Sent from my SCH-I405 using Tapatalk 2


----------



## nagmier

miheckman said:


> I talk to a samsung rep and they said it should get it but they didn't know when
> 
> Sent from my SCH-I405 using Tapatalk 2


They have already released roadmaps for ICS upgrades on ALL devices that are getting it... and guess what... the Strat isn't on the list... face it that "rep" lied to you to get you off the phone/out of the store period... there are no plans... hell we don't even have a 100% Stock Odin,


----------



## ciscogee

nagmier said:


> They have already released roadmaps for ICS upgrades on ALL devices that are getting it... and guess what... the Strat isn't on the list... face it that "rep" lied to you to get you off the phone/out of the store period... there are no plans... hell we don't even have a 100% Stock Odin,


Does anyone know if team black hat has a leak?


----------



## The Boots

Yeah, Strat is essentially like the other Galaxy S phones. Personally, I'd even be happy with AOSP Gingerbread at this point. My wife is starting to really despise TouchWiz.


----------



## ben7337

The Boots said:


> Yeah, Strat is essentially like the other Galaxy S phones. Personally, I'd even be happy with AOSP Gingerbread at this point. My wife is starting to really despise TouchWiz.
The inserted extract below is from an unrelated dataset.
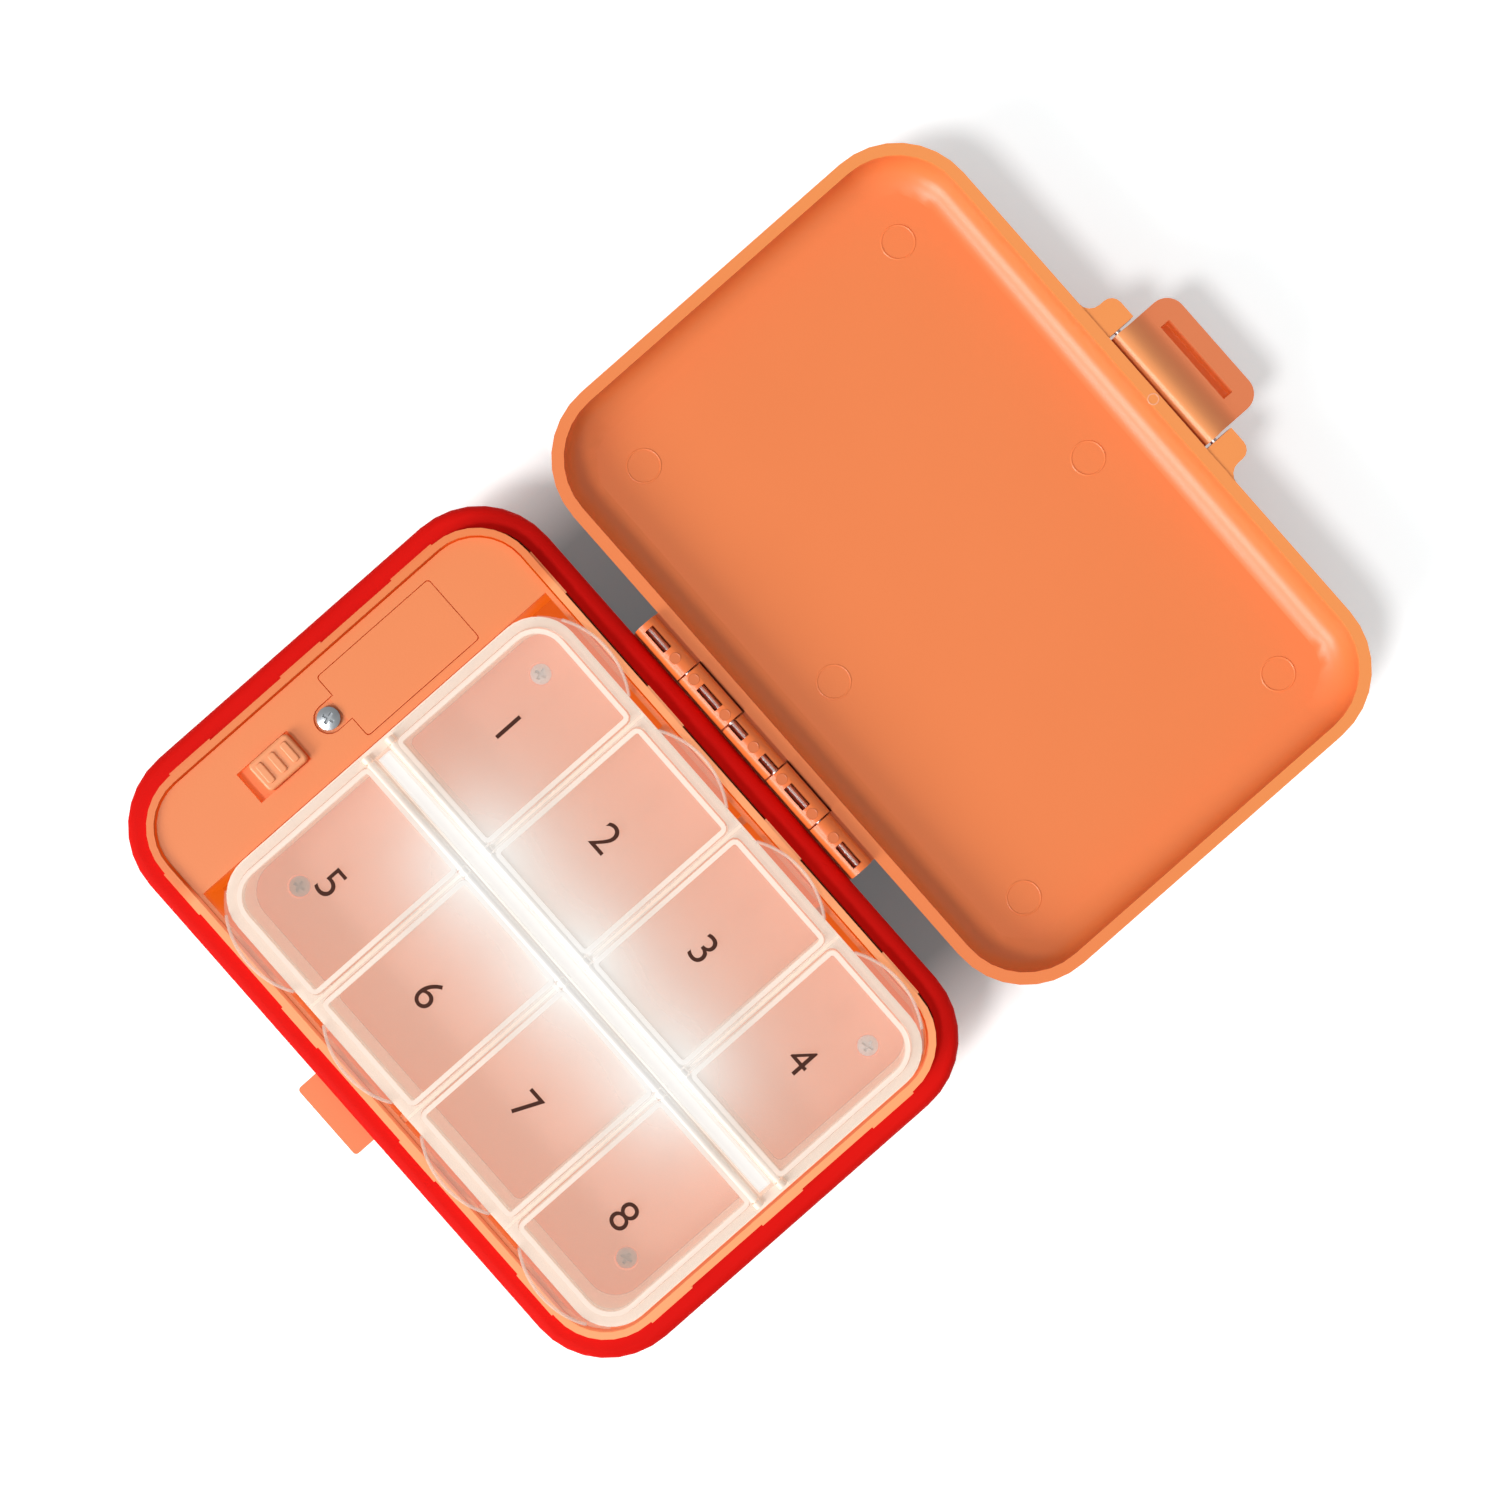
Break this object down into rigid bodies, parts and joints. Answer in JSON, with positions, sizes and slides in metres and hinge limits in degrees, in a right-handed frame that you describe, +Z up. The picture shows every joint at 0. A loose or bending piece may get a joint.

the charge has a gummyrom. It might not be true stock, but I think it can replace touchwiz in look and most stuff. I mean replacing the launcher is super easy, and theming is always possible. If I knew how right this instant I'd have made a much more stock looking gingerbread theme for the phone by now, but dealing with finals and seriously uneducated on such things so far.

There are also a couple themes for the tweak roms. Maybe those would replace a decent bit of the touchwiz look and feel. What is it about touchwiz that bothers her?


----------



## dwitherell

Gummy is stalled out on the charge currently (has been for quite some time). There are other options - and some of those have crept (or are in the process of creeping) over to strat-land. There will likely be a Gingerbread AOSP theme coming at least, just not sure when.

Also - making some headway on the "buginess" of tweaked as it has been referred to... I'm testing it on the charge at the moment, and if it works well there I'll be moving it on over to the strat. The good news - if this works it won't affect any theme work that has been done for tweaked 2, which is nice as there isn't much there yet so I'd hate to be the one to cause delays.


----------



## kevincat3556

What about one without working data? would wifi still work without the RILs? I bet it would


----------



## _bag_

dwitherell said:


> Gummy is stalled out on the charge currently (has been for quite some time). There are other options - and some of those have crept (or are in the process of creeping) over to strat-land. There will likely be a Gingerbread AOSP theme coming at least, just not sure when.
> 
> Also - making some headway on the "buginess" of tweaked as it has been referred to... I'm testing it on the charge at the moment, and if it works well there I'll be moving it on over to the strat. The good news - if this works it won't affect any theme work that has been done for tweaked 2, which is nice as there isn't much there yet so I'd hate to be the one to cause delays.


Do you and the other Charge developers/themers have any sort of IRC/etc hangout? I'm pretty new to this whole community, so it'd be really helpful if I had a place to ask questions and try to help out.


----------



## dwitherell

_bag_ said:


> Do you and the other Charge developers/themers have any sort of IRC/etc hangout? I'm pretty new to this whole community, so it'd be really helpful if I had a place to ask questions and try to help out.


Yep - on AndIRC charge folks can be found in #charge and strat folks can be found in #stratosphere.


----------



## _bag_

dwitherell said:


> Yep - on AndIRC charge folks can be found in #charge and strat folks can be found in #stratosphere.


Excellent! I'll be sure to pop in and introduce myself later today.


----------